Capernwray Australia

Collaboration on the Capernwray Environmental Plan

Location: Southern Highlands NSW

About the project

In December 2017, a collaboration between A Rocha Australia and Capernwray Torchbearers Australia was formalised. A Rocha’s partnership with Capernwray has this far included providing technical advice for on-ground environmental restoration activities, facilitating public seminars, delivering regular bible teaching on creation care to Capernwray bible school students, and developing relationships with local government and community environmental groups.

Capernwray’s property is situated at Burradoo in the Southern Highlands of NSW, where large areas of the higher-rainfall and most fertile regions of Australia have been developed for agriculture, providing food and fibre for humans but consequent loss of biodiversity. The Capernwray property adjoins the Wingecarribee River and state-managed Cecil Hoskins Nature Reserve wetland, at which over 90 species of birds have been recorded.

A Rocha seeks to demonstrate that conservation and some restoration is possible.

On-ground works have thus far focused on the restoration of woodland habitat and the conservation of an endangered tree species.

The re-establishment of riparian vegetation and habitat associated with the Wingecarribee River commenced with tree planting undertaken by Capernwray students in October 2016 (see photos below). A gradual extension of this initial plantation is planned to create a wildlife corridor linking to the adjoining nature reserve.

The flats of the Wingecarribee River adjoining the Capernwray property was the site of the first European settlement in the NSW Southern Highlands, in 1817. Governor Lachlan Macquarie described the country as ‘really beautiful, being fit for both cultivation and grazing’. Consequently, clearing for agricultural development began two hundred years ago. The pre-European vegetation at the Capernwray property was the Southern Highlands Shale Forest and Woodland, now listed as a threatened ecological community at both State and National levels. More information can be found here.

The only native tree to survive early clearing at Capernwray is Paddy’s River Box Eucalyptus macarthurii.
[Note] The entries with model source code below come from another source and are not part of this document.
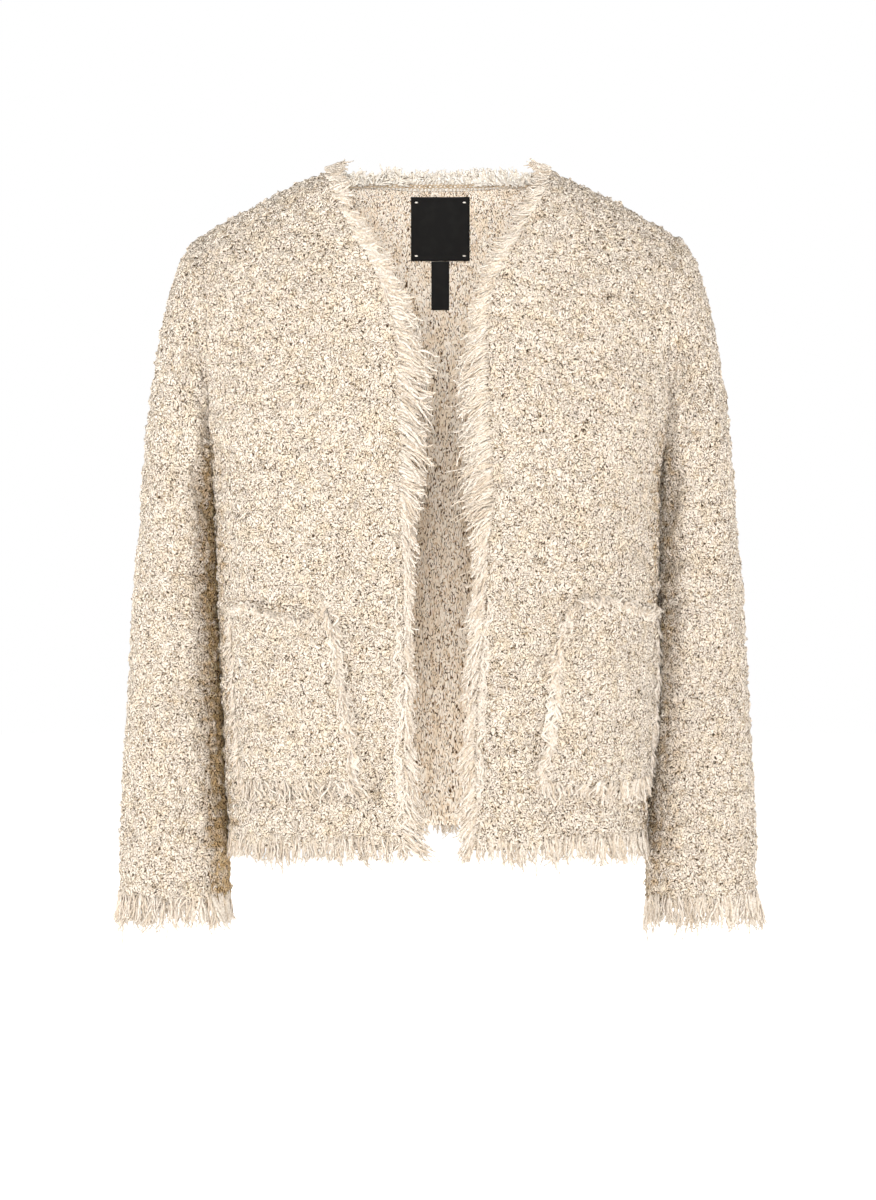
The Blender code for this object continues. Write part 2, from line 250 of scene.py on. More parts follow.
@dataclass(frozen=True)
class Crease:
    """A soft trough pressed into cloth, with a low ridge on each side of it.

    A negative depth makes it a ridge between two low troughs. RIDGE is the ridges' height
    as a share of its depth, and RIDGE_AWAY their distance from its line in half widths.
    """

    RIDGE = 0.32
    RIDGE_AWAY = 1.9
    UNEVEN_CELL = 34.0
    WIDTH_CELL = 51.0

    line: tuple[Pair, ...]
    depth: float
    half_width: float

    def height(self, chart: Array, unevenness: Unevenness) -> Array:
        """How far the crease moves the cloth out.

        Args:
            chart: Each point's place in the plane that the line is drawn in.
            unevenness: Makes the crease deeper in some places than in others.

        Returns:
            The distance, negative in the trough.
        """
        line = np.array(self.line)
        starts = lengths_along(line)
        nearest = np.full(chart.shape[:-1], 1e9)
        along = np.zeros(chart.shape[:-1])
        for start, first, second in zip(starts, line, line[1:]):
            way = second - first
            share = np.clip((chart - first) @ way / (way @ way), 0, 1)
            away = np.linalg.norm(chart - first - share[..., None] * way, axis=-1)
            closer = away < nearest
            nearest = np.where(closer, away, nearest)
            along = np.where(closer, start + share * np.linalg.norm(way), along)
        place = np.stack([chart[..., 0], chart[..., 1], along], axis=-1)
        share = along / starts[-1]
        fade = np.clip(np.minimum(share, 1 - share) * 4 + 0.12, 0, 1)
        uneven = 1 + 0.4 * unevenness.swell(place, self.UNEVEN_CELL)
        width = self.half_width * (1 + 0.25 * unevenness.swell(place, self.WIDTH_CELL))
        shape = -bell(nearest / width, 0.0, 1.0) + self.RIDGE * bell(
            nearest / width, self.RIDGE_AWAY, 1.0)
        return self.depth * fade * uneven * shape


# ---- the worn form


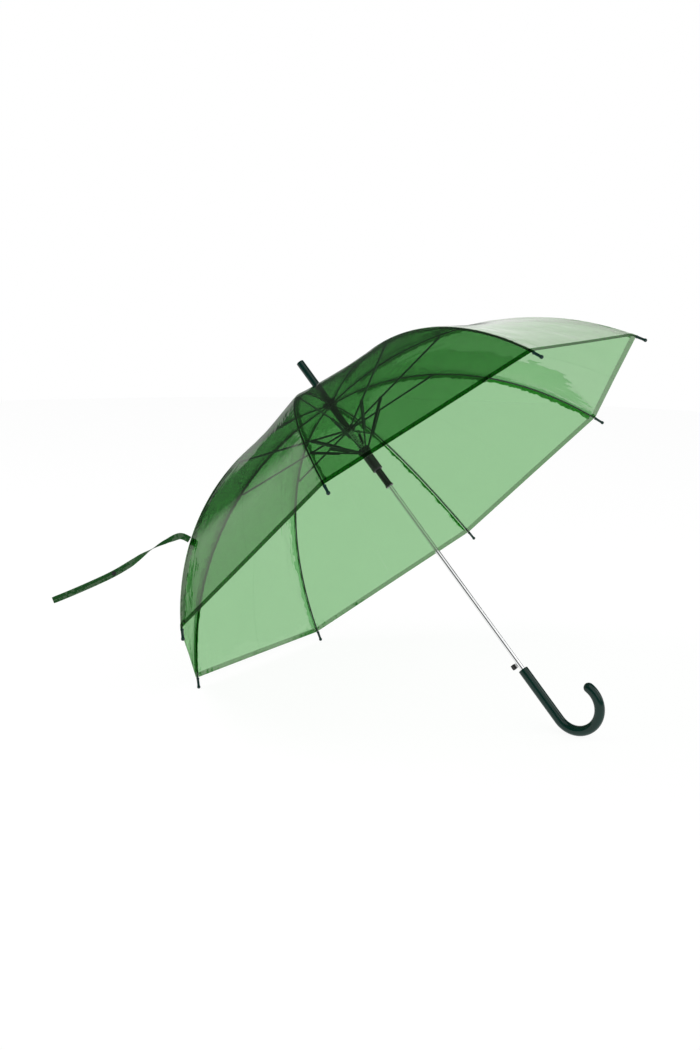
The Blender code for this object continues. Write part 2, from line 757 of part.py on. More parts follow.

Once widespread within woodlands on fertile soils in the area, the species is now listed as threatened at both State and National levels. More information about Paddy’s River Box can be found here.

Future revegetation projects at Capernwray will utilize characteristic tree and shrub species from Southern Highlands Shale Forest and Woodland, while existing Paddy’s River Box trees are being conserved and managed to facilitate natural regeneration. A Rocha Australia members will continue to contribute technical and funding advice and labour.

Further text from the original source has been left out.